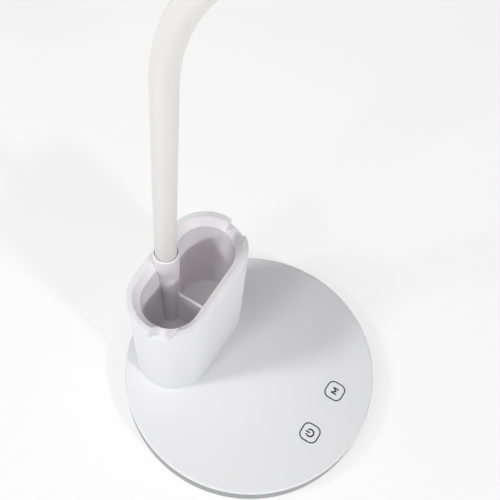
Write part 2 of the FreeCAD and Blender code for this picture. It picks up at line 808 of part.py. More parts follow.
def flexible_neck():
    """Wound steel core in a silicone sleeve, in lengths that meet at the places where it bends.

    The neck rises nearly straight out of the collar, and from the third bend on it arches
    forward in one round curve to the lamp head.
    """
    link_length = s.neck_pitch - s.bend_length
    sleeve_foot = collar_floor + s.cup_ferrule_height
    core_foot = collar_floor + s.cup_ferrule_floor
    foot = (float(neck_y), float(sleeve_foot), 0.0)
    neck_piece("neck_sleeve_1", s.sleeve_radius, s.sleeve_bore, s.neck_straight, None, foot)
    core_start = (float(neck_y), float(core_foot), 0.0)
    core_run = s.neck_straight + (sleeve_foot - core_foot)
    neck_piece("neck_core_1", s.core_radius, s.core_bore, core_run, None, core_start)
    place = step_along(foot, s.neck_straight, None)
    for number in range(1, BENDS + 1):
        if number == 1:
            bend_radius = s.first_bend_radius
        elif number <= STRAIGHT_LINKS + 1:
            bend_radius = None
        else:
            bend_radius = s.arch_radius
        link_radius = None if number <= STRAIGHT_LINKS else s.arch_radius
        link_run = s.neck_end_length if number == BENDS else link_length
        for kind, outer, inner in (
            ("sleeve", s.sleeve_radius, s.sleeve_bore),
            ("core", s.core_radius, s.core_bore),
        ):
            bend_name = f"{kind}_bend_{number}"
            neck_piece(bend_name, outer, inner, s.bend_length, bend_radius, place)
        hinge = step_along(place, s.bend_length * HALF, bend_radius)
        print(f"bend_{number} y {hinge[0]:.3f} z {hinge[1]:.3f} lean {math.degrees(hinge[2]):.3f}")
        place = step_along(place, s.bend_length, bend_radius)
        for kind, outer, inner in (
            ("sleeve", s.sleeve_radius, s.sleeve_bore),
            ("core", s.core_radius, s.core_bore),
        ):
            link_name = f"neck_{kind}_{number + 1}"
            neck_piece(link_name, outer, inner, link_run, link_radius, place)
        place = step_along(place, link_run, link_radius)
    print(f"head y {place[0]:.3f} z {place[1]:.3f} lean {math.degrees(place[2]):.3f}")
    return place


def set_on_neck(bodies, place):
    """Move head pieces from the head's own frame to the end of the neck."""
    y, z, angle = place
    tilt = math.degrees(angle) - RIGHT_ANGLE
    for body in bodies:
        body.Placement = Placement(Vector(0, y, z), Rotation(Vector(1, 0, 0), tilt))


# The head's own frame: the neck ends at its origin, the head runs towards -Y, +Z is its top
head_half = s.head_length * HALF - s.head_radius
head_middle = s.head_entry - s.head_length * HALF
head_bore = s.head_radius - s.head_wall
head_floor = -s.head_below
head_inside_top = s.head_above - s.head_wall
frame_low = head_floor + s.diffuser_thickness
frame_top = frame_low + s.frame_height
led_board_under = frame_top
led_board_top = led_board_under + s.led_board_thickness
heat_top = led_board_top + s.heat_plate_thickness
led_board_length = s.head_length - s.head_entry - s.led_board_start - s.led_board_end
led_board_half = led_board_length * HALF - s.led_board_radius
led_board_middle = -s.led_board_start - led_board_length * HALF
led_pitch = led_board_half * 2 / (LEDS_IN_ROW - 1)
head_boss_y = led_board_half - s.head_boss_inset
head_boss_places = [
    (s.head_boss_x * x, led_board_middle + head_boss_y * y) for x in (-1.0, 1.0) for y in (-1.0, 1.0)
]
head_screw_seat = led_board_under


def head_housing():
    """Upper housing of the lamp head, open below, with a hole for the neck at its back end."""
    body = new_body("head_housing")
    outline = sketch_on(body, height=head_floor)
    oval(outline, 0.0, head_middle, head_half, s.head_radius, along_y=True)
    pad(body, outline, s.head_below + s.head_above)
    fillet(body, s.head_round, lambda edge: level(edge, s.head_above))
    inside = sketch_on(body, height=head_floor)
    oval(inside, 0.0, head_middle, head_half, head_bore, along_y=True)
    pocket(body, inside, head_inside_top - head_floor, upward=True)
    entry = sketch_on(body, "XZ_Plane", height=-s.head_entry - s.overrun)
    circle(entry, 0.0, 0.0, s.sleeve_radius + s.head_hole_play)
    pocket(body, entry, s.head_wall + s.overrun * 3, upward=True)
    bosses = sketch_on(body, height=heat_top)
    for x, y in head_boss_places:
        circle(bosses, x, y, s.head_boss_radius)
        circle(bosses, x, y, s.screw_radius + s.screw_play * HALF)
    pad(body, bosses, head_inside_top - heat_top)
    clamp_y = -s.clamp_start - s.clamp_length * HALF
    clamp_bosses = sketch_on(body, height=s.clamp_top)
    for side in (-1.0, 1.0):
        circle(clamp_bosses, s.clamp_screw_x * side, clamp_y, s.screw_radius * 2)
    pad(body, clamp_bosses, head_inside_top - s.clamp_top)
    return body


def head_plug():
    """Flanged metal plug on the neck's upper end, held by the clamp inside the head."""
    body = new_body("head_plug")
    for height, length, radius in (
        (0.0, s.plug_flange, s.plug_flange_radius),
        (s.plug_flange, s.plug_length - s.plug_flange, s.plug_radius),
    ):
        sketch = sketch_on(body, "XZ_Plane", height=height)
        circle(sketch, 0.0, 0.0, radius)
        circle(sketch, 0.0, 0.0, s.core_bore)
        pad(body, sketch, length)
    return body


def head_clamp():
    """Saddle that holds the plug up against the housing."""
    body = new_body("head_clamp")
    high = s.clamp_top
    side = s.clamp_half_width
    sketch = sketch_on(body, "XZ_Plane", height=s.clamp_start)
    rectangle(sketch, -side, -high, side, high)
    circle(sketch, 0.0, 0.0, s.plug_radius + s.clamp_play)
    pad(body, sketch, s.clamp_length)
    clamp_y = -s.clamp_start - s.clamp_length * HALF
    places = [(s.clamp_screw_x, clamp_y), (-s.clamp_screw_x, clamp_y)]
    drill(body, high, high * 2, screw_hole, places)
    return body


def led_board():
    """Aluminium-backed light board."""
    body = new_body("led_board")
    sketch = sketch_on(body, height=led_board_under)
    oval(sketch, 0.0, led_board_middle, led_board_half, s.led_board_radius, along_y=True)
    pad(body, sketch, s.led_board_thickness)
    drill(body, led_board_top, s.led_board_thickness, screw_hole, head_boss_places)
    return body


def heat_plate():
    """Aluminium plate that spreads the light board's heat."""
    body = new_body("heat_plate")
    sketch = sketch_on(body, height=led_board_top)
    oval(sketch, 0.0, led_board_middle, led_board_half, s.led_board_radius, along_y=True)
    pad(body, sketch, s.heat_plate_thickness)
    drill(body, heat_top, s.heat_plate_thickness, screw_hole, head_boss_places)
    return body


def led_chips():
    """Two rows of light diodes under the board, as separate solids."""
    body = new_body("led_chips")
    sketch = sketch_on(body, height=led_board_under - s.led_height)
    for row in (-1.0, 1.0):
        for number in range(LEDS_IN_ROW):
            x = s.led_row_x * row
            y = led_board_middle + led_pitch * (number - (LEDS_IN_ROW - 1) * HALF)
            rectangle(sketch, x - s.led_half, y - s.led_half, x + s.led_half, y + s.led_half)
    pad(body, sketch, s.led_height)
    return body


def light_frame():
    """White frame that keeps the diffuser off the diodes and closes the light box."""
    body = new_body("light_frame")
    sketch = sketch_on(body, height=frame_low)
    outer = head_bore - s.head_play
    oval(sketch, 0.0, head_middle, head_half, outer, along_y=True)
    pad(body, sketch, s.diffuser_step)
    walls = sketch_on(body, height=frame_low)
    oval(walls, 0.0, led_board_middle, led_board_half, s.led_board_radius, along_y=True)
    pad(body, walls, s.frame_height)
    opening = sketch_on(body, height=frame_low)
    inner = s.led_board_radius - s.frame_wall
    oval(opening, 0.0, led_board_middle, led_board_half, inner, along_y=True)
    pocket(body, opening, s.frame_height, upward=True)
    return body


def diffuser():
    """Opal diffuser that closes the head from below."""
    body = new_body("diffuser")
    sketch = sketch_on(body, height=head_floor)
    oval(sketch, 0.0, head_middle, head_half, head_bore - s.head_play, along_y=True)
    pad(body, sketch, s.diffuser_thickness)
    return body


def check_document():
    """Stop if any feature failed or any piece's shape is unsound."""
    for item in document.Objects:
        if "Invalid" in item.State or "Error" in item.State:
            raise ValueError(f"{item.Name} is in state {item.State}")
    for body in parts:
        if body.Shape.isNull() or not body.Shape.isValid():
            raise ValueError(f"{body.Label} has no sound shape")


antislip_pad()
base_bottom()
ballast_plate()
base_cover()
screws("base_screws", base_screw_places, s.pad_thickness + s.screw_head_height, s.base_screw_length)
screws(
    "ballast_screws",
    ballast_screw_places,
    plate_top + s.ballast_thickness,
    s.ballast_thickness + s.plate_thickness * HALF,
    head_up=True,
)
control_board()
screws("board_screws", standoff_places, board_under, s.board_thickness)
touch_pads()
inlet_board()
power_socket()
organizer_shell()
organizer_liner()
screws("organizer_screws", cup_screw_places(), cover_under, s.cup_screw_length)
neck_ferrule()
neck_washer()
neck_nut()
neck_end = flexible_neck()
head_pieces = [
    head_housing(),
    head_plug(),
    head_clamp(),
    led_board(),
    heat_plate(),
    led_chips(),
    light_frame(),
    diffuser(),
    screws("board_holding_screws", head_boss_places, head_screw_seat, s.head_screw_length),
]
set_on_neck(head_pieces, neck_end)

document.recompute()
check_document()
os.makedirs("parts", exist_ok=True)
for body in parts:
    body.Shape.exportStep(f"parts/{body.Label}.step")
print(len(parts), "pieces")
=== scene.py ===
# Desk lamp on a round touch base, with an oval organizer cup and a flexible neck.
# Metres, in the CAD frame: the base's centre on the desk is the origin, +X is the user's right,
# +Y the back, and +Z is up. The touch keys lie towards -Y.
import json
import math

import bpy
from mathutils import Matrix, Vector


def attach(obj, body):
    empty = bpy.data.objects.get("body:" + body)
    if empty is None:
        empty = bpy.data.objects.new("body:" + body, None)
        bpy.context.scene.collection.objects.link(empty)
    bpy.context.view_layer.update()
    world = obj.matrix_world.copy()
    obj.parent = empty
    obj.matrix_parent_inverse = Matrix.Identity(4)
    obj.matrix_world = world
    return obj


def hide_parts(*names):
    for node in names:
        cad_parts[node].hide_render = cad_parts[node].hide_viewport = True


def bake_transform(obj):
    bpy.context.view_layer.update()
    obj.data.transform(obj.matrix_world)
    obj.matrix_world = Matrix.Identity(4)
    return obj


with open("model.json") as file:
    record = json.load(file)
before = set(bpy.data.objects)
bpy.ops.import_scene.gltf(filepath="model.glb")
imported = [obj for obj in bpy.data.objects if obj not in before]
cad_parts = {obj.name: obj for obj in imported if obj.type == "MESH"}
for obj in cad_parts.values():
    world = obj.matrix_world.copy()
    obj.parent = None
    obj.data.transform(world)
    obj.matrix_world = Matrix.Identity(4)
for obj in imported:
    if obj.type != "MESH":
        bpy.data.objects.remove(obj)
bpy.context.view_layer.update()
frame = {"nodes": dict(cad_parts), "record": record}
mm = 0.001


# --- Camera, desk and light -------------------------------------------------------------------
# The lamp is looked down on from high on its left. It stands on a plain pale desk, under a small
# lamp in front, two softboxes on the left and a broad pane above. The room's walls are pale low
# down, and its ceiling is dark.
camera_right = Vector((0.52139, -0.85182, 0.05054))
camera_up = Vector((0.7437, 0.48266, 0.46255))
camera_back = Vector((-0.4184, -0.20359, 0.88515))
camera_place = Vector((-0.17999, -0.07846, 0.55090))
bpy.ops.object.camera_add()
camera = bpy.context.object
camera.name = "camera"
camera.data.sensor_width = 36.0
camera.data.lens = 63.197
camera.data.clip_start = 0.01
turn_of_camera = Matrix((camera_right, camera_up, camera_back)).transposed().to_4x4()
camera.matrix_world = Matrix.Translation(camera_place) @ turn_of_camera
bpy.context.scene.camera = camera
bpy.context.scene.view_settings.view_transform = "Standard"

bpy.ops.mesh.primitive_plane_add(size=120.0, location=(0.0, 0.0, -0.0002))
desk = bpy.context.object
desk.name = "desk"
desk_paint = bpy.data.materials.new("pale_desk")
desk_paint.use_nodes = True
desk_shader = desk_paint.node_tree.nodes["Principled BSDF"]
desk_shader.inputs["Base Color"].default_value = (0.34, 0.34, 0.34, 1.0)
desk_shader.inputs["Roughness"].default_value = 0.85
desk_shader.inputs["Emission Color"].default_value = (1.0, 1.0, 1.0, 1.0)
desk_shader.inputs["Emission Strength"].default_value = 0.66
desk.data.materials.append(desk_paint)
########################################
Restate the first line and every line after it, word for word, stopping once the line with "where it bends." is done.

## EXERCISE ANSWER
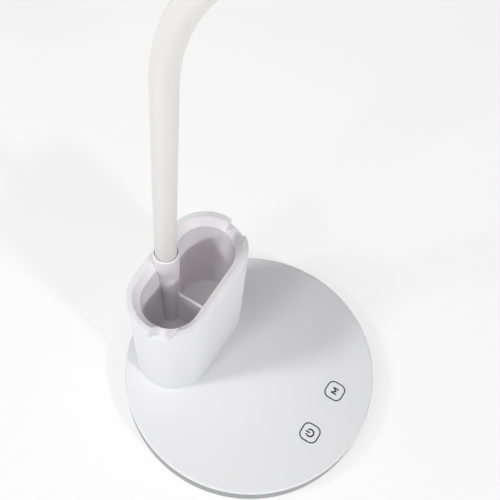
Write part 2 of the FreeCAD and Blender code for this picture. It picks up at line 808 of part.py. More parts follow.
def flexible_neck():
    """Wound steel core in a silicone sleeve, in lengths that meet at the places where it bends.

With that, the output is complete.